- _JOB_
Collect all the lines that mention the word "bodies".
-- start GIVEN DATA --
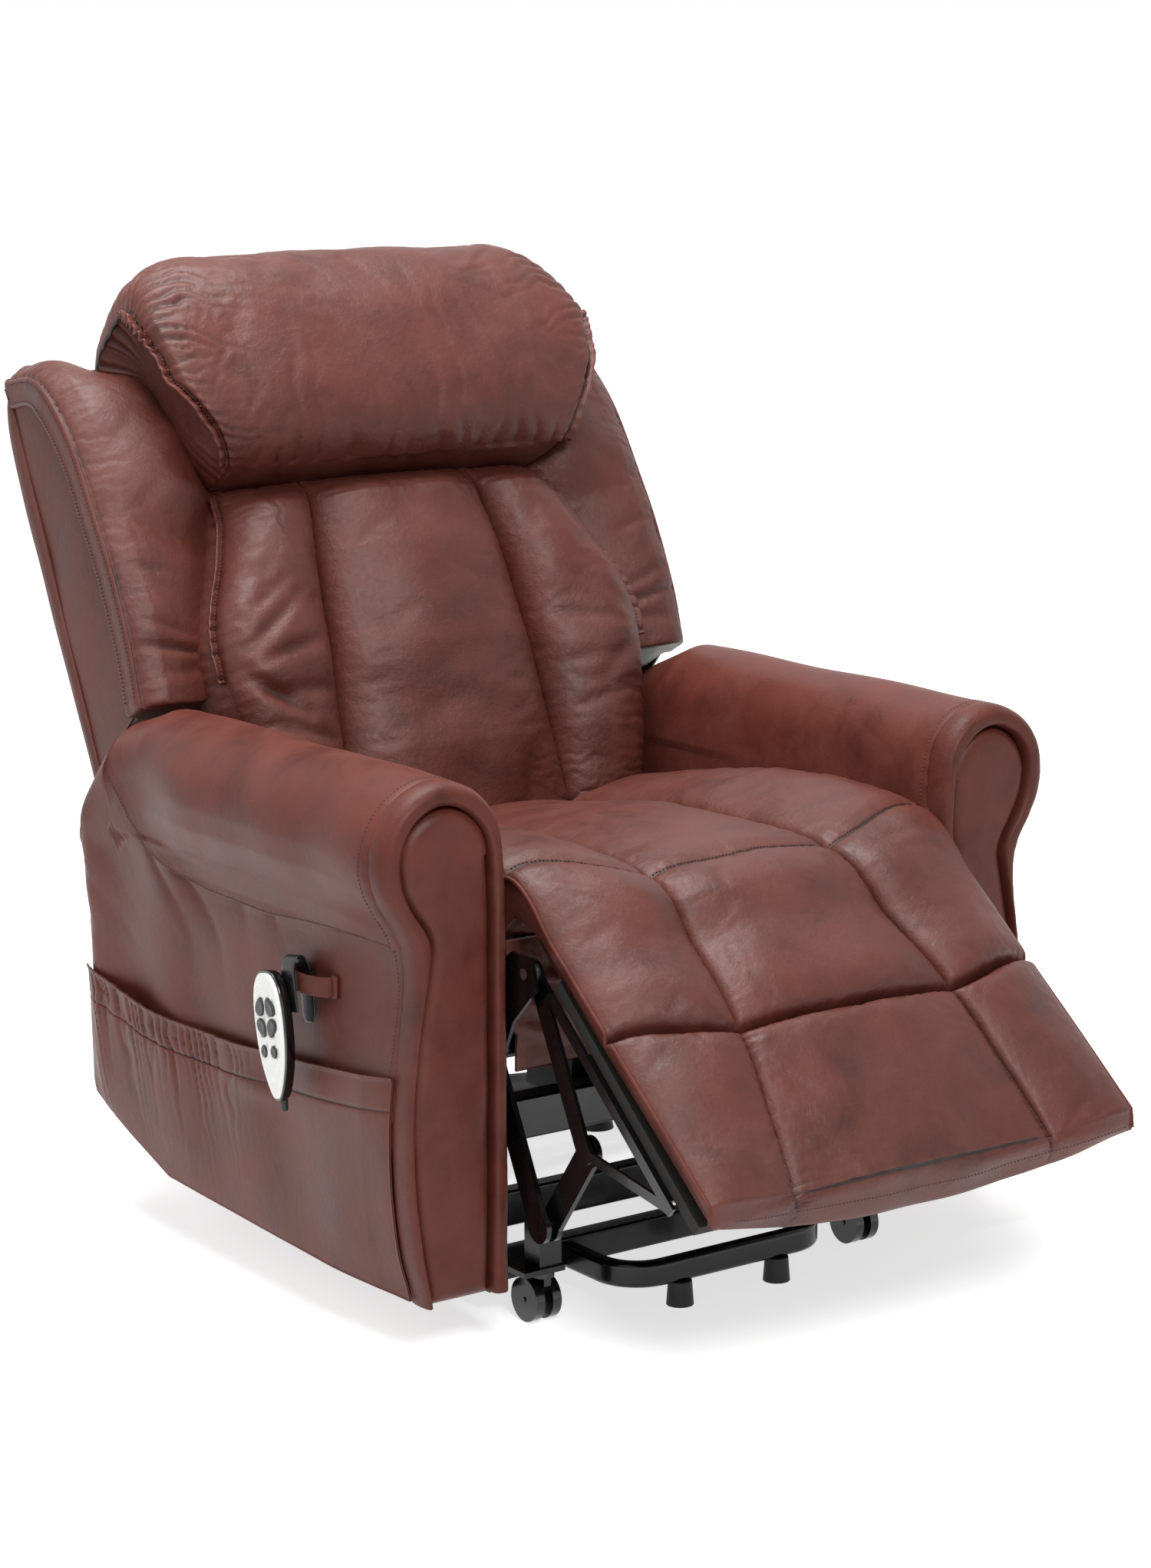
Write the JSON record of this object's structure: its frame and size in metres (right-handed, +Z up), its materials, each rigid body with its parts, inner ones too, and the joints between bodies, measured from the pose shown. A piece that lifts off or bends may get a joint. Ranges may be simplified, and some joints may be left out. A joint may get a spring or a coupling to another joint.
{
  "type": "lift recliner chair",
  "caption": "Upholstered recliner on a powered lifting base, with a padded back, rolled arms, a hinged leg rest, a side pocket and a clip-on handset.",
  "frame": {"origin": "on the floor, in the middle of the chair's footprint as modelled", "axes": "+X to the right-hand side seen from the front, +Y towards the rear, +Z up"},
  "size_m": [0.8963, 1.239, 1.0857],
  "materials": {
    "leather": "mottled oxblood upholstery leather, semi-gloss",
    "leather_border": "piped border leather, semi-gloss",
    "frame_steel": "gloss black powder coat",
    "pin_steel": "zinc-plated steel",
    "rod_chrome": "polished push rod",
    "motor_plastic": "matt black moulded housing",
    "wood": "sawn beech and ply",
    "spring_wire": "oil-tempered wire",
    "rubber": "black rubber foot",
    "caster_plastic": "black nylon",
    "handset_black": "gloss black shell",
    "handset_white": "white face",
    "button_black": "black keys",
    "clip_plastic": "black spring clip"
  },
  "bodies": {
    "base": {"base_rails": "frame_steel", "base_front": "frame_steel", "base_rear_tube": "frame_steel", "base_feet": "rubber", "caster_sockets": "frame_steel", "base_pins": "pin_steel"},
    "front_links": {"front_arms": "frame_steel", "front_arm_tube": "frame_steel"},
    "rear_links": {"rear_arms": "frame_steel", "rear_arm_tube": "frame_steel"},
    "chassis": {"chassis_plates": "frame_steel", "chassis_tubes": "frame_steel", "chassis_pins": "pin_steel", "seat_side_rails": "wood", "seat_cross_rails": "wood", "seat_springs": "spring_wire", "seat_cushion": "leather", "front_apron": "leather", "arm_left": "leather", "arm_right": "leather", "arm_border_left": "leather_border", "arm_border_right": "leather_border", "arm_panel_left": "leather", "arm_panel_right": "leather", "arm_glides": "motor_plastic", "side_pocket": "leather", "strap_loop": "leather"},
    "cranks": {"leg_cranks": "frame_steel", "leg_drive_tube": "frame_steel"},
    "push_rods": {"leg_rods": "frame_steel"},
    "legrest": {"leg_brackets": "frame_steel", "leg_board": "wood", "calf_pad": "leather", "foot_pad": "leather"},
    "back": {"back_brackets": "frame_steel", "back_lever": "frame_steel", "back_posts": "wood", "back_rails": "wood", "back_shell": "leather", "wing_left": "leather", "wing_right": "leather", "lumbar_cushion": "leather", "head_pillow": "leather"},
    "lift_motor_body": {"lift_motor": "motor_plastic"},
    "lift_rod_body": {"lift_rod": "rod_chrome"},
    "back_motor_body": {"back_motor": "motor_plastic"},
    "back_rod_body": {"back_rod": "rod_chrome"},
    "fork_left": {"caster_fork_left": "caster_plastic"},
    "fork_right": {"caster_fork_right": "caster_plastic"},
    "wheels_left": {"caster_wheels_left": "caster_plastic"},
    "wheels_right": {"caster_wheels_right": "caster_plastic"},
    "handset": {"handset_shell": "handset_black", "handset_face": "handset_white", "handset_clip": "clip_plastic"},
    "button_back_up_key": {"button_back_up": "button_black"},
    "button_back_down_key": {"button_back_down": "button_black"},
    "button_leg_up_key": {"button_leg_up": "button_black"},
    "button_leg_down_key": {"button_leg_down": "button_black"},
    "button_lift_key": {"button_lift": "button_black"},
    "button_lower_key": {"button_lower": "button_black"}
  },
  "joints": [
    {"name": "lift", "type": "hinge", "parent": "base", "child": "front_links", "pos_m": [0, -0.17151, 0.088], "axis": [1, 0, 0], "range_deg": [0, 60]},
    {"name": "chassis_tilt", "type": "hinge", "parent": "front_links", "child": "chassis", "pos_m": [0, 0.14849, 0.11], "axis": [1, 0, 0], "range_deg": [-42, 0.3]},
    {"name": "rear_link_turn", "type": "hinge", "parent": "base", "child": "rear_links", "pos_m": [0, -0.10151, 0.11], "axis": [1, 0, 0], "range_deg": [-0.3, 55.2]},
    {"name": "lift_motor_turn", "type": "hinge", "parent": "chassis", "child": "lift_motor_body", "pos_m": [0, -0.14151, 0.205], "axis": [1, 0, 0], "range_deg": [-2, 6]},
    {"name": "lift_rod_push", "type": "slide", "parent": "lift_motor_body", "child": "lift_rod_body", "axis": [0, 0.9617, -0.2742], "range_m": [-0.001, 0.0351]},
    {"name": "back_recline", "type": "hinge", "parent": "chassis", "child": "back", "pos_m": [0, 0.21849, 0.33], "axis": [-1, 0, 0], "range_deg": [-9, 20]},
    {"name": "back_motor_turn", "type": "hinge", "parent": "chassis", "child": "back_motor_body", "pos_m": [0, -0.14151, 0.205], "axis": [1, 0, 0], "range_deg": [-2, 2]},
    {"name": "back_rod_pull", "type": "slide", "parent": "back_motor_body", "child": "back_rod_body", "axis": [0, 0.9933, 0.1154], "range_m": [-0.0305, 0.0142]},
    {"name": "leg_rest", "type": "hinge", "parent": "chassis", "child": "legrest", "pos_m": [0, -0.32151, 0.405], "axis": [-1, 0, 0], "range_deg": [-46, 40.6]},
    {"name": "crank_turn", "type": "hinge", "parent": "chassis", "child": "cranks", "pos_m": [0, -0.25151, 0.31], "axis": [-1, 0, 0], "range_deg": [-46.3, 40.9]},
    {"name": "push_rod_turn", "type": "hinge", "parent": "cranks", "child": "push_rods", "pos_m": [0, -0.33622, 0.13993], "axis": [-1, 0, 0], "range_deg": [-40.9, 46.3]},
    {"name": "handset_lift", "type": "slide", "parent": "chassis", "child": "handset", "axis": [0, 0, 1], "range_m": [0, 0.06]},
    {"name": "swivel_left", "type": "hinge", "parent": "base", "child": "fork_left", "pos_m": [-0.218, -0.25151, 0.05], "axis": [0, 0, 1], "continuous": true},
    {"name": "roll_left", "type": "hinge", "parent": "fork_left", "child": "wheels_left", "pos_m": [-0.218, -0.23851, 0.025], "axis": [1, 0, 0], "continuous": true},
    {"name": "swivel_right", "type": "hinge", "parent": "base", "child": "fork_right", "pos_m": [0.218, -0.25151, 0.05], "axis": [0, 0, 1], "continuous": true},
    {"name": "roll_right", "type": "hinge", "parent": "fork_right", "child": "wheels_right", "pos_m": [0.218, -0.23851, 0.025], "axis": [1, 0, 0], "continuous": true},
    {"name": "press_back_up", "type": "slide", "parent": "handset", "child": "button_back_up_key", "axis": [1, 0, 0], "range_m": [0, 0.0012], "stiffness_N_per_m": 800, "springref_m": -0.0004},
    {"name": "press_back_down", "type": "slide", "parent": "handset", "child": "button_back_down_key", "axis": [1, 0, 0], "range_m": [0, 0.0012], "stiffness_N_per_m": 800, "springref_m": -0.0004},
    {"name": "press_leg_up", "type": "slide", "parent": "handset", "child": "button_leg_up_key", "axis": [1, 0, 0], "range_m": [0, 0.0012], "stiffness_N_per_m": 800, "springref_m": -0.0004},
    {"name": "press_leg_down", "type": "slide", "parent": "handset", "child": "button_leg_down_key", "axis": [1, 0, 0], "range_m": [0, 0.0012], "stiffness_N_per_m": 800, "springref_m": -0.0004},
    {"name": "press_lift", "type": "slide", "parent": "handset", "child": "button_lift_key", "axis": [1, 0, 0], "range_m": [0, 0.0012], "stiffness_N_per_m": 800, "springref_m": -0.0004},
    {"name": "press_lower", "type": "slide", "parent": "handset", "child": "button_lower_key", "axis": [1, 0, 0], "range_m": [0, 0.0012], "stiffness_N_per_m": 800, "springref_m": -0.0004}
  ],
  "couplings": [
    {"joint": "chassis_tilt", "follows": "lift", "ratio": -0.695},
    {"joint": "rear_link_turn", "follows": "lift", "ratio": 0.913},
    {"joint": "lift_motor_turn", "follows": "lift", "ratio": 0.055847},
    {"joint": "lift_rod_push", "follows": "lift", "m_per_rad": 0.032566},
    {"joint": "back_motor_turn", "follows": "back_recline", "ratio": -0.070045},
    {"joint": "back_rod_pull", "follows": "back_recline", "m_per_rad": -0.084752},
    {"joint": "crank_turn", "follows": "leg_rest", "ratio": 1},
    {"joint": "push_rod_turn", "follows": "leg_rest", "ratio": -1}
  ]
}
-- end GIVEN DATA --
- _WORKED SOLUTION_
Write the JSON record of this object's structure: its frame and size in metres (right-handed, +Z up), its materials, each rigid body with its parts, inner ones too, and the joints between bodies, measured from the pose shown. A piece that lifts off or bends may get a joint. Ranges may be simplified, and some joints may be left out. A joint may get a spring or a coupling to another joint.
  "bodies": {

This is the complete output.